:: GOAL OF THE EXERCISE ::
Quote each record exactly, please, leaving none out.

:: MATERIAL SUPPLIED ::
>> BEGIN

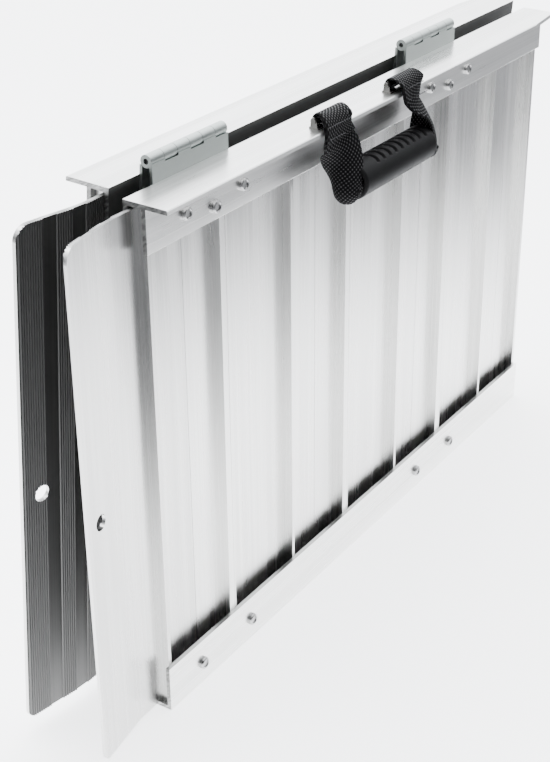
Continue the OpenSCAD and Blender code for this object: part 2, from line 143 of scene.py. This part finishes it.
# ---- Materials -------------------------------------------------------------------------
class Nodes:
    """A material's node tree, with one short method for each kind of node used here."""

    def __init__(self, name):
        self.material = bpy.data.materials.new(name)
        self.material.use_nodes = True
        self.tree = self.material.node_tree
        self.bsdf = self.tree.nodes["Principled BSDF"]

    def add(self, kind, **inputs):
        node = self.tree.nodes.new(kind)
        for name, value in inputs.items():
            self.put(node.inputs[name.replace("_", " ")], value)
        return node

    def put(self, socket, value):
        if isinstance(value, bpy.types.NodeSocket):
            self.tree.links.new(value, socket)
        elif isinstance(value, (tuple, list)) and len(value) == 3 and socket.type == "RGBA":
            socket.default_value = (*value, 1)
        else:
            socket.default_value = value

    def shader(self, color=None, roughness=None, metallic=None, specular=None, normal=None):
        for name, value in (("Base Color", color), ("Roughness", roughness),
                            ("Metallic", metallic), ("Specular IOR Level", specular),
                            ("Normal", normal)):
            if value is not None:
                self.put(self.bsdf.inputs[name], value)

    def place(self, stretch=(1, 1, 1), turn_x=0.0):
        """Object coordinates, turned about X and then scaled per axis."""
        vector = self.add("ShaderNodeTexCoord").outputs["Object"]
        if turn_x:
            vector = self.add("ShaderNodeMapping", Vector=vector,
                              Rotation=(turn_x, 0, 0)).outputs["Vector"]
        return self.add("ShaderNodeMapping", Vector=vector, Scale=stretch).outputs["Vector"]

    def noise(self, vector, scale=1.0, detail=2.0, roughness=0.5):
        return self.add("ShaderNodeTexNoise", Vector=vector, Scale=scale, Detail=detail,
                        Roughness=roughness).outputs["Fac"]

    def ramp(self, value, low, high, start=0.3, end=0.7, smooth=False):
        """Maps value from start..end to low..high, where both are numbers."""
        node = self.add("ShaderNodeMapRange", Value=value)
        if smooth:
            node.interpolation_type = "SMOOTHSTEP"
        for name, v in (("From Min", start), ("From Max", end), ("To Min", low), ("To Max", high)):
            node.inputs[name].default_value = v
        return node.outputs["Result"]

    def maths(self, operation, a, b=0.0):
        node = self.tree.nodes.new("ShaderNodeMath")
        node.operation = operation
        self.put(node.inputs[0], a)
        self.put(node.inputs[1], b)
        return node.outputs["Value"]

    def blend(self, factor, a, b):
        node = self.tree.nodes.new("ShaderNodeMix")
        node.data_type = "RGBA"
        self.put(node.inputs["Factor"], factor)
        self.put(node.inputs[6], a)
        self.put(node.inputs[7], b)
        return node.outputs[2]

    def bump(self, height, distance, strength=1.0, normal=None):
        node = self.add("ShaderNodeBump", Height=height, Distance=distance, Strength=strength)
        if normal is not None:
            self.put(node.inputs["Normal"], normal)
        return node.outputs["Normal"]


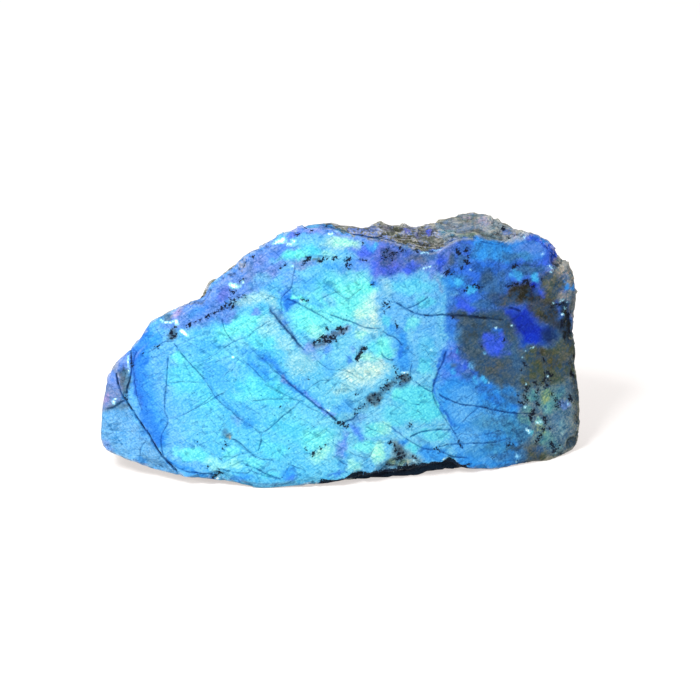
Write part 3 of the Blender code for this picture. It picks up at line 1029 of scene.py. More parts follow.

>> END

:: TASK OUTPUT ::
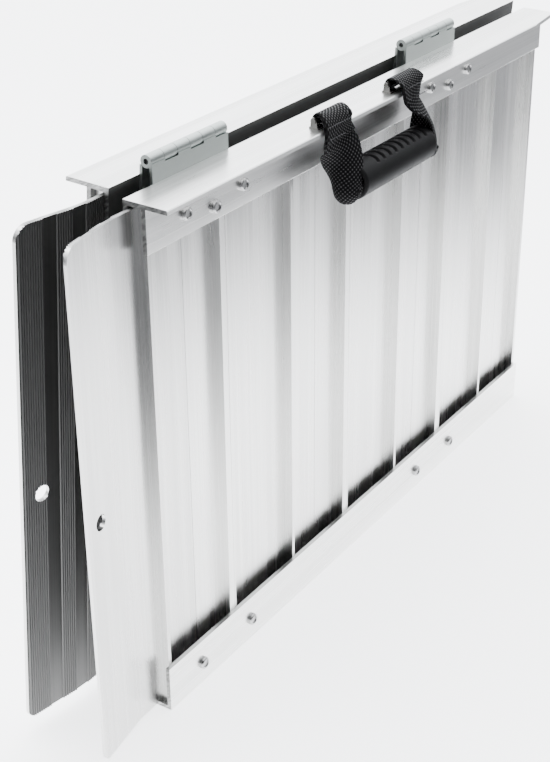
Continue the OpenSCAD and Blender code for this object: part 2, from line 143 of scene.py. This part finishes it.
# ---- Materials -------------------------------------------------------------------------
class Nodes:
    """A material's node tree, with one short method for each kind of node used here."""

    def __init__(self, name):
        self.material = bpy.data.materials.new(name)
        self.material.use_nodes = True
        self.tree = self.material.node_tree
        self.bsdf = self.tree.nodes["Principled BSDF"]

    def add(self, kind, **inputs):
        node = self.tree.nodes.new(kind)
        for name, value in inputs.items():
            self.put(node.inputs[name.replace("_", " ")], value)
        return node

    def put(self, socket, value):
        if isinstance(value, bpy.types.NodeSocket):
            self.tree.links.new(value, socket)
        elif isinstance(value, (tuple, list)) and len(value) == 3 and socket.type == "RGBA":
            socket.default_value = (*value, 1)
        else:
            socket.default_value = value

    def shader(self, color=None, roughness=None, metallic=None, specular=None, normal=None):
        for name, value in (("Base Color", color), ("Roughness", roughness),
                            ("Metallic", metallic), ("Specular IOR Level", specular),
                            ("Normal", normal)):
            if value is not None:
                self.put(self.bsdf.inputs[name], value)

    def place(self, stretch=(1, 1, 1), turn_x=0.0):
        """Object coordinates, turned about X and then scaled per axis."""
        vector = self.add("ShaderNodeTexCoord").outputs["Object"]
        if turn_x:
            vector = self.add("ShaderNodeMapping", Vector=vector,
                              Rotation=(turn_x, 0, 0)).outputs["Vector"]
        return self.add("ShaderNodeMapping", Vector=vector, Scale=stretch).outputs["Vector"]

    def noise(self, vector, scale=1.0, detail=2.0, roughness=0.5):
        return self.add("ShaderNodeTexNoise", Vector=vector, Scale=scale, Detail=detail,
                        Roughness=roughness).outputs["Fac"]

    def ramp(self, value, low, high, start=0.3, end=0.7, smooth=False):
        """Maps value from start..end to low..high, where both are numbers."""
        node = self.add("ShaderNodeMapRange", Value=value)
        if smooth:
            node.interpolation_type = "SMOOTHSTEP"
        for name, v in (("From Min", start), ("From Max", end), ("To Min", low), ("To Max", high)):
            node.inputs[name].default_value = v
        return node.outputs["Result"]

    def maths(self, operation, a, b=0.0):
        node = self.tree.nodes.new("ShaderNodeMath")
        node.operation = operation
        self.put(node.inputs[0], a)
        self.put(node.inputs[1], b)
        return node.outputs["Value"]

    def blend(self, factor, a, b):
        node = self.tree.nodes.new("ShaderNodeMix")
        node.data_type = "RGBA"
        self.put(node.inputs["Factor"], factor)
        self.put(node.inputs[6], a)
        self.put(node.inputs[7], b)
        return node.outputs[2]

    def bump(self, height, distance, strength=1.0, normal=None):
        node = self.add("ShaderNodeBump", Height=height, Distance=distance, Strength=strength)
        if normal is not None:
            self.put(node.inputs["Normal"], normal)
        return node.outputs["Normal"]


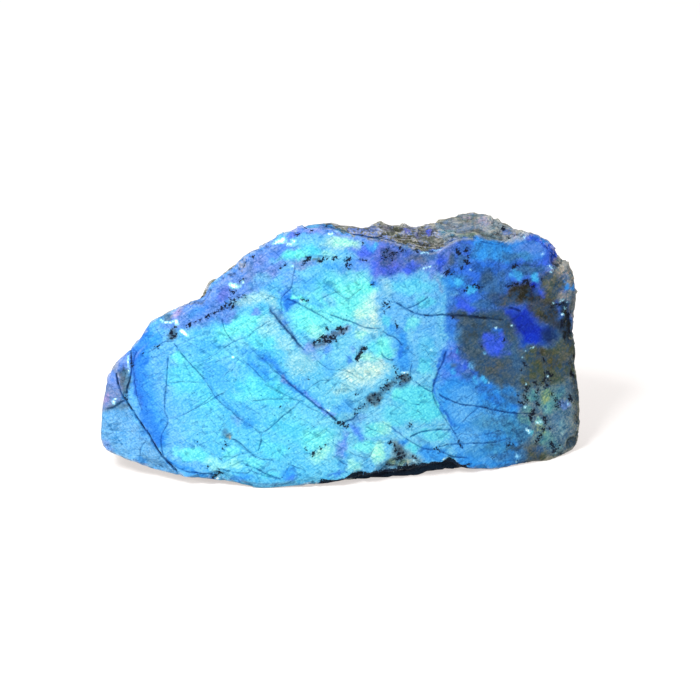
Write part 3 of the Blender code for this picture. It picks up at line 1029 of scene.py. More parts follow.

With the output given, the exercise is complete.